Analyst Brahma Chellaney, who has of late taken to lamenting Nepal’s alleged slipping away from India’s putative sphere of influence, proclaimed with divine confidence that the Himalayas have to move southward for transit through China to be a credible alternative to transit via India for Nepal. The reactions and commentators down south, perhaps echoing the concerns of the establishment, border on a Freudian slip, betraying a stinging realization that Nepal finally has an alternative.
Long time coming
A transit agreement with China was a long time coming. Nepal should have pursued one in the aftermath of the 1989-90 blockade by India. Two blockades, albeit less punitive, had already preceded it. In the euphoria over the ushering in of a multiparty polity in 1990, the blockade was forgotten as a bad dream, just as the Zone of Peace proposal was given a rude burial. Anyone suggesting that another blockade could not be ruled out ran the risk of being billed an alarmist.
A country with a multiparty political system, where the monarch had been cut to size, would not be blockaded, it was thought. A country that had borrowed a term for democracy, not satisfied with prajatantra, from its neighbor would not be blockaded by that very neighbor, it was believed. And if a blockade did occur, in this age of instant communication, social media, citizen media and all the jazz, it would provoke an international outcry.

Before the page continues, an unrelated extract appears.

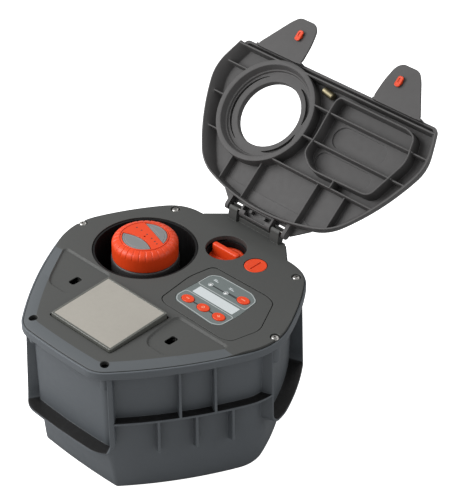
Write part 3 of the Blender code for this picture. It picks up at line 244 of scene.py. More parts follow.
def pillow(poly, z0, z1, soft=0.5, low=True):
    """Prism with a rounded top edge, and a rounded foot edge when low is set."""
    rings = []
    if low:
        rings += [level(grown(poly, -soft), z0), level(grown(poly, -0.3 * soft), z0 + 0.3 * soft)]
    rings.append(level(poly, z0 + soft if low else z0))
    rings += [level(poly, z1 - soft), level(grown(poly, -0.3 * soft), z1 - 0.3 * soft),
              level(grown(poly, -soft), z1)]
    return loft(rings)


def remove(ob):
    mesh = ob.data
    bpy.data.objects.remove(ob, do_unlink=True)
    bpy.data.meshes.remove(mesh)


def boolean(target, tools, kind):
    group = bpy.data.collections.new("cutters")
    SCENE.collection.children.link(group)
    for tool in tools:
        SCENE.collection.objects.unlink(tool)
        group.objects.link(tool)
    mod = target.modifiers.new("b", "BOOLEAN")
    mod.operation, mod.solver = kind, "EXACT"
    mod.operand_type = "COLLECTION"
    mod.collection = group
    graph = bpy.context.evaluated_depsgraph_get()
    mesh = bpy.data.meshes.new_from_object(target.evaluated_get(graph))
    target.modifiers.remove(mod)
    old, target.data = target.data, mesh
    bpy.data.meshes.remove(old)
    for tool in tools:
        remove(tool)
    bpy.data.collections.remove(group)
    tidy(mesh, weld=True)
    return target


def cut(target, *tools):
    return boolean(target, tools, "DIFFERENCE")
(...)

As devastatingly proved by the blockade of 2015-16, these were only illusions, held by many in the political class and their intellectual sidekicks, blissfully oblivious of the Damocles sword named blockade that hung over the country.

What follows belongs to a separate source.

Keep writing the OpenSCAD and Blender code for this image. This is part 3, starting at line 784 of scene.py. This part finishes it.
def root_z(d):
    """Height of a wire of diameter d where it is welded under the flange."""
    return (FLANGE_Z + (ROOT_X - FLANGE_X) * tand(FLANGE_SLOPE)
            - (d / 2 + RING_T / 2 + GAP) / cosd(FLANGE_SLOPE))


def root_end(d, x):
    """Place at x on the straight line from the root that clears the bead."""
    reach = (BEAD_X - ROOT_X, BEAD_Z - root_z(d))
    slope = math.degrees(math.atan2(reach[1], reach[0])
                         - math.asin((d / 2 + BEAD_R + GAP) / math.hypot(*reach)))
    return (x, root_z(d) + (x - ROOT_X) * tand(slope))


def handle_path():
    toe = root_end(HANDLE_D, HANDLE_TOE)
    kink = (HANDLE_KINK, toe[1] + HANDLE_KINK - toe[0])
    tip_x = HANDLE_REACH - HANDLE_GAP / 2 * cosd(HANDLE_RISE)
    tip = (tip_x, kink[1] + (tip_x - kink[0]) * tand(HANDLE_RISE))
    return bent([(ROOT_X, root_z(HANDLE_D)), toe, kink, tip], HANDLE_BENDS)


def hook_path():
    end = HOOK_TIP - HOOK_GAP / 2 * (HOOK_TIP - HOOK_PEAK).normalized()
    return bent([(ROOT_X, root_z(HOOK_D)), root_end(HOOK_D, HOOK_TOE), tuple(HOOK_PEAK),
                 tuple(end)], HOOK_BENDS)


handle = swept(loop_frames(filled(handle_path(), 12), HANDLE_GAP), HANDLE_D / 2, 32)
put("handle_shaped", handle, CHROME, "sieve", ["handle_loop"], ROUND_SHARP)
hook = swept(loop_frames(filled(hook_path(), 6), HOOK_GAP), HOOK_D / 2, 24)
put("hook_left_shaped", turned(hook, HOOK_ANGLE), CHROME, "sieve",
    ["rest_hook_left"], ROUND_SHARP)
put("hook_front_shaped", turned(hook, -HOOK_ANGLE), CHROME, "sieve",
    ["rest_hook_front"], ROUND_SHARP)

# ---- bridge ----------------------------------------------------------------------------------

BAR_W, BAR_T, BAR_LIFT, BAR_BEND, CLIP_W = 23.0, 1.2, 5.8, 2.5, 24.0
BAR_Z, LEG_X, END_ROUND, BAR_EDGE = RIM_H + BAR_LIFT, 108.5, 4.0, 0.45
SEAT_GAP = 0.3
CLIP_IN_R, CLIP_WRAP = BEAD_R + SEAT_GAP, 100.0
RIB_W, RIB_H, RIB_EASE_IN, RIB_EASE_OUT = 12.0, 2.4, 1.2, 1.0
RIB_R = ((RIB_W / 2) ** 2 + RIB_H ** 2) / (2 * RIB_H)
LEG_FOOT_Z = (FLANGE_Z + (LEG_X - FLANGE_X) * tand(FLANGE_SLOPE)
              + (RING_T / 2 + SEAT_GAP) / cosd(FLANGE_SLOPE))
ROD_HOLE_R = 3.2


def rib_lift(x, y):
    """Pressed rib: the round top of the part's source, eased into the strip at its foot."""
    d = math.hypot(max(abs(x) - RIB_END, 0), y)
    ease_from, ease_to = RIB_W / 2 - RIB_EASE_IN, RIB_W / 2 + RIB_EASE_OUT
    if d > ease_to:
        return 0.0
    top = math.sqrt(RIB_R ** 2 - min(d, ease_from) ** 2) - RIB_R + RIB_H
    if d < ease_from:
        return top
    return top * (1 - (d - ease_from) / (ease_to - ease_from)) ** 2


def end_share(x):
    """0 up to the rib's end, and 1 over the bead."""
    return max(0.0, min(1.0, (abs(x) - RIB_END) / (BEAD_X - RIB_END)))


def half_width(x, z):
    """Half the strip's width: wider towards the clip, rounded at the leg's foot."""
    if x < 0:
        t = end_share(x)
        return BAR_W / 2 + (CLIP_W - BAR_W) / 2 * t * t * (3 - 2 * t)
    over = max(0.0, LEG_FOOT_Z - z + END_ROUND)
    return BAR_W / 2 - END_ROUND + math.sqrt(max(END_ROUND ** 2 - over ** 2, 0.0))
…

The latest blockade proved one too many, impelling Nepal to seek transit via its northern neighbor.
Prime Minister KP Sharma Oli called the transit protocol an outcome of exceptional joy. The protocol deal, reached in September, will operationalize the transit agreement signed during Oli’s first stint as prime minister. The onus to sanction proactive initiatives to make use of the alternative transit facility thus rests on his shoulders. Earnest efforts should be able to yield something tangible by the end of this government’s term. The transit deal with China should not be reduced to an alternative meant to be invoked only in the event of a blockade. Just as it is wishful thinking to claim that transit through China will replace transit through India, so too it is fatuous to suggest that none of the Chinese ports on offer will be of any use except if the southern border is blockaded again. Remember, Nepal’s transit travails exist independent of a formal blockade.
Many miles to go
The government has its tasks cut out. Studies constitute the first key step. The cost and the time of importing from and exporting to different countries through China, using the available ports, must be ascertained. If some routes are not feasible now, then the possibility of them being feasible, say, a decade later needs to be rigorously explored. Being in regular touch with the Chinese government, including port and transport officials, in this regard would send a much-needed signal to Beijing that Nepal is serious about diversifying its transit options.

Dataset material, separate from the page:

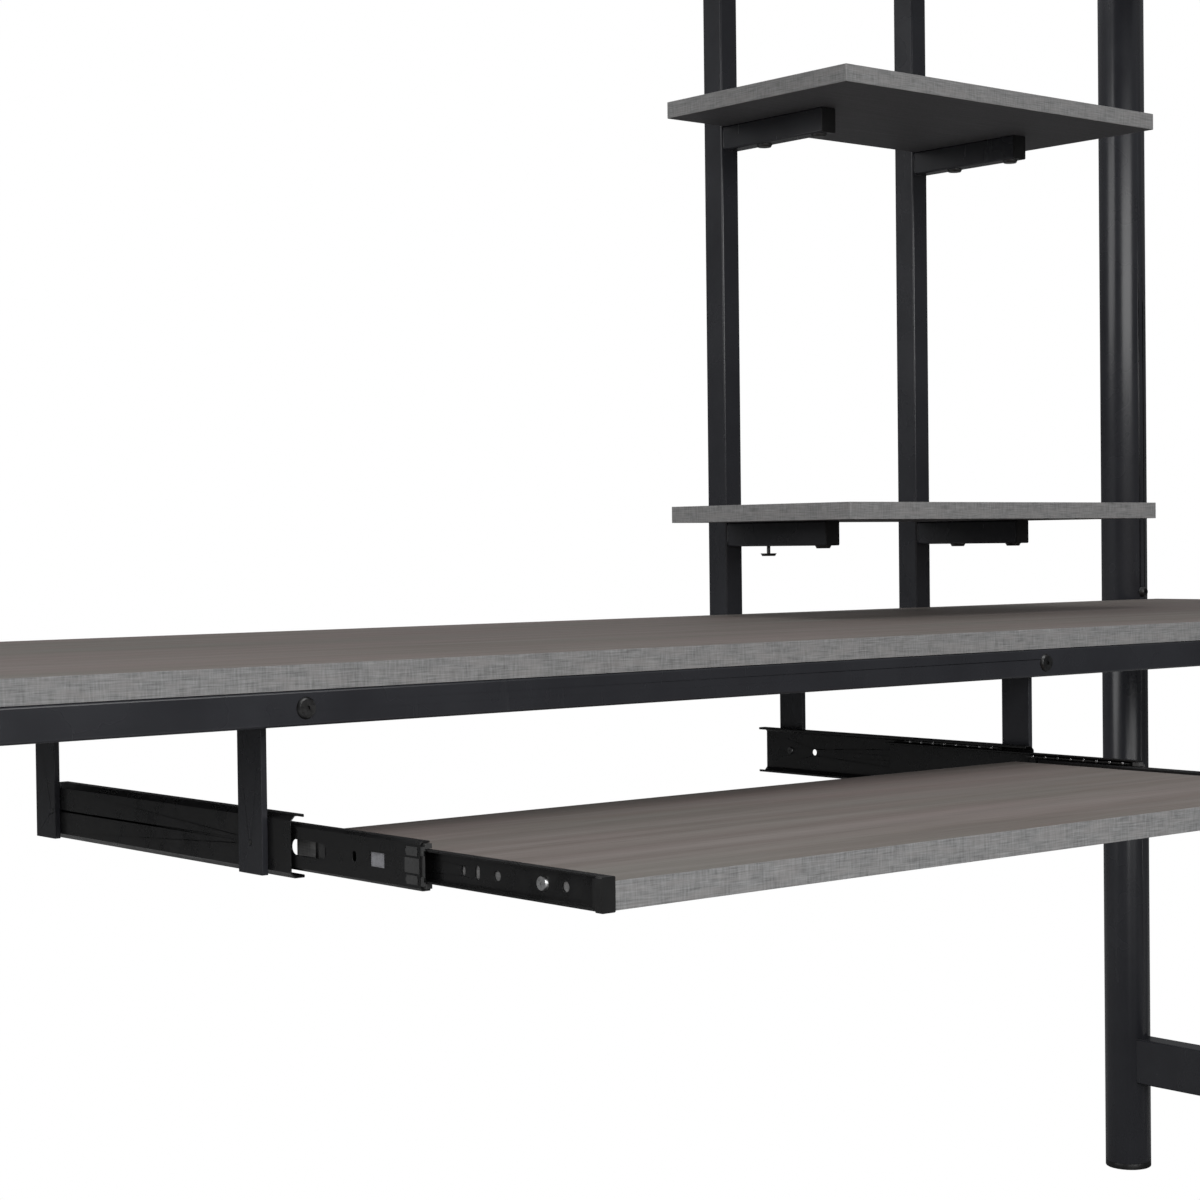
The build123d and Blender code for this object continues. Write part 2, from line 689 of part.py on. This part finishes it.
slide_seats = []
tray_seats = []
for side, inward, face, bar_places, screw_places in slide_sides:
    for y in screw_places:
        slide_seats.append(seat_at(face + inward * steel, y, slide_middle_z, (inward, 0, 0)))
    for y in (front_tray_screw_y, rear_tray_screw_y):
        tray_seats.append(seat_at(face + inward * inner_web, y, slide_middle_z, (-inward, 0, 0)))
bolt_group("slide_screws", slide_seats,
           head_radius=4.0, head_height=1.2, shank_radius=screw_shank,
           shank_length=steel + bar_thickness, socket=2.0)
bolt_group("tray_screws", tray_seats,
           head_radius=5.5, head_height=2.0, shank_radius=screw_shank,
           shank_length=steel + 10, socket=2.5)
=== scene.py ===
import json
import math

import bmesh
import bpy
from mathutils import Matrix, Vector


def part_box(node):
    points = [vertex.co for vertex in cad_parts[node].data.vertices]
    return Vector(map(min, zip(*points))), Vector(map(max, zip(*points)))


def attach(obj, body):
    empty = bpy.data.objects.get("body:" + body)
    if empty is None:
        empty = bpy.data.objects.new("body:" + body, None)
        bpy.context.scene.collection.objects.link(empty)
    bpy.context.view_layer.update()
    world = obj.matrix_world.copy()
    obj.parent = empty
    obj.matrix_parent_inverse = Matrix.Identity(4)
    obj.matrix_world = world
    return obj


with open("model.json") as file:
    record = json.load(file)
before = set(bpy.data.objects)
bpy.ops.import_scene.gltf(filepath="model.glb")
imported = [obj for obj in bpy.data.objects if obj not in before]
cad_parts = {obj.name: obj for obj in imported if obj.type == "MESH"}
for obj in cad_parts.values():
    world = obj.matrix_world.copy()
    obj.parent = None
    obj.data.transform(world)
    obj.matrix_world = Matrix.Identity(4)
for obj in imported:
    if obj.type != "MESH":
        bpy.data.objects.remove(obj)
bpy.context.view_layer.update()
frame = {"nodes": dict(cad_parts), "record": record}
nodes = frame["nodes"]

MM = 0.001
same_point = 0.004 * MM

first_colour_socket = 6
second_colour_socket = 7
mixed_colour_socket = 2


# ------------------------------------------------------------------ node-tree helpers

class Shader:
    """A material's node tree, with one short call for each kind of node."""

    def __init__(self, name):
        self.material = bpy.data.materials.new(name)
        self.material.use_nodes = True
        self.tree = self.material.node_tree
        self.surface = self.tree.nodes["Principled BSDF"]
        coordinates = self.tree.nodes.new("ShaderNodeTexCoord")
        self.position = coordinates.outputs["Object"]

    def node(self, kind, **settings):
        made = self.tree.nodes.new(kind)
        for key, value in settings.items():
            setattr(made, key, value)
        return made

    def feed(self, socket, value):
        if isinstance(value, bpy.types.NodeSocket):
            self.tree.links.new(value, socket)
        else:
            socket.default_value = value

    def stretched(self, scale, vector=None):
        """Object coordinates, scaled along each axis."""
        made = self.node("ShaderNodeVectorMath", operation="MULTIPLY")
        self.feed(made.inputs[0], vector or self.position)
        made.inputs[1].default_value = scale
        return made.outputs[0]

    def noise(self, vector, scale=1.0, detail=4.0, roughness=0.55, distortion=0.0):
        made = self.node("ShaderNodeTexNoise")
        self.feed(made.inputs["Vector"], vector)
        made.inputs["Scale"].default_value = scale
        made.inputs["Detail"].default_value = detail
        made.inputs["Roughness"].default_value = roughness
        made.inputs["Distortion"].default_value = distortion
        return made.outputs["Fac"]

    def math(self, operation, first, second=0.0):
        made = self.node("ShaderNodeMath", operation=operation)
        self.feed(made.inputs[0], first)
        self.feed(made.inputs[1], second)
        return made.outputs[0]

    def span(self, value, low, high, new_low=0.0, new_high=1.0):
        made = self.node("ShaderNodeMapRange")
        self.feed(made.inputs["Value"], value)
        made.inputs["From Min"].default_value = low
        made.inputs["From Max"].default_value = high
        made.inputs["To Min"].default_value = new_low
        made.inputs["To Max"].default_value = new_high
        return made.outputs["Result"]

    def mix(self, factor, first, second):
        """Two colours mixed. The node names each socket once per data type, so they go by number."""
        made = self.node("ShaderNodeMix", data_type="RGBA")
        self.feed(made.inputs[0], factor)
        self.feed(made.inputs[first_colour_socket], first)
        self.feed(made.inputs[second_colour_socket], second)
        return made.outputs[mixed_colour_socket]

    def part(self, vector, axis):
        made = self.node("ShaderNodeSeparateXYZ")
        self.feed(made.inputs[0], vector)
        return made.outputs[axis]

    def bump(self, height, distance, strength):
        made = self.node("ShaderNodeBump")
        made.inputs["Distance"].default_value = distance
        made.inputs["Strength"].default_value = strength
        self.feed(made.inputs["Height"], height)
        self.feed(self.surface.inputs["Normal"], made.outputs["Normal"])

    def finish(self, colour, roughness, metallic=0.0, specular=0.5):
        self.feed(self.surface.inputs["Base Color"], colour)
        self.feed(self.surface.inputs["Roughness"], roughness)
        self.surface.inputs["Metallic"].default_value = metallic
        self.surface.inputs["Specular IOR Level"].default_value = specular
        return self.material


def grey(value, blue=1.0, red=1.0):
    return (value * red, value, value * blue, 1.0)


# ------------------------------------------------------------------ materials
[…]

Nepal’s private sector, including exporters, importers and freight forwarders, must have read or heard news of the protocol. Indeed, some have been quoted in the media as expressing doubts over the immediate relevance of the new transit facility. To be sure, they are not going to make a grand entry if the new routes do not make business sense. Imperfect information could mean they are unaware that the China option may make business sense with respect to, at least, particular origins, destinations and products.
This is where the government needs to step in. Analyses and studies should be followed by collaborations with the Chinese government and the private sector under its aegis for encouraging Nepal’s private sector to use the new route(s) on a trial basis. Incentives should be provided, if necessary, for trial runs. A press release issued by the Ministry of Industry, Commerce and Supplies states that the protocol opens the doors for Nepal to trade with third countries such as Japan and the Republic of Korea via China. Because it chose to categorically mention Japan and Korea in the press statement, the Ministry can, for starters, conduct a feasibility study on routing trade with these two countries through China. To argue that the inadequate transport, customs and other infrastructure on the Nepali side of the border limits the benefits from the transit protocol, and then do nothing about it, amounts to an out-and-out cop-out.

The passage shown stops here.